#### PROBLEM REQUIREMENTS
Extract the first line through the line containing "the pieces of" from the listing below, exactly as written.

☆ ☆ ☆

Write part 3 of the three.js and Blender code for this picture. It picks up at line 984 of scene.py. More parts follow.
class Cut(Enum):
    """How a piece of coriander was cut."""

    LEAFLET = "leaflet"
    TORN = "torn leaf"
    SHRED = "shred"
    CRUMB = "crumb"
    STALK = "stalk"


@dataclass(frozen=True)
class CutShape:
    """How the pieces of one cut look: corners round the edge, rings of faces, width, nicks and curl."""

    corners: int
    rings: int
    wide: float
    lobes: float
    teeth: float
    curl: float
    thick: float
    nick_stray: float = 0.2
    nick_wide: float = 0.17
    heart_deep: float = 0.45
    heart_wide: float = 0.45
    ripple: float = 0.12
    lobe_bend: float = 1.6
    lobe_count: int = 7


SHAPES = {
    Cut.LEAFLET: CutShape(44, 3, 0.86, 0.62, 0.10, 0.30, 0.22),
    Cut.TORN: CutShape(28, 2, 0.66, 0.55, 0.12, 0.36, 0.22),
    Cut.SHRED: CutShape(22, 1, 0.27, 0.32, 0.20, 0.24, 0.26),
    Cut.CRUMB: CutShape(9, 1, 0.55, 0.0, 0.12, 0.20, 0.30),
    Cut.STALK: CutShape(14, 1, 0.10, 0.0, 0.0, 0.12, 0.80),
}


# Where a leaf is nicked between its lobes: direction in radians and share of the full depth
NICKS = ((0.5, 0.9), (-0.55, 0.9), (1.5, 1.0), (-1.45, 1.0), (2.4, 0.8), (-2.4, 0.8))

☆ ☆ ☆

#### IN RESPONSE
Write part 3 of the three.js and Blender code for this picture. It picks up at line 984 of scene.py. More parts follow.
class Cut(Enum):
    """How a piece of coriander was cut."""

    LEAFLET = "leaflet"
    TORN = "torn leaf"
    SHRED = "shred"
    CRUMB = "crumb"
    STALK = "stalk"


@dataclass(frozen=True)
class CutShape:
    """How the pieces of one cut look: corners round the edge, rings of faces, width, nicks and curl."""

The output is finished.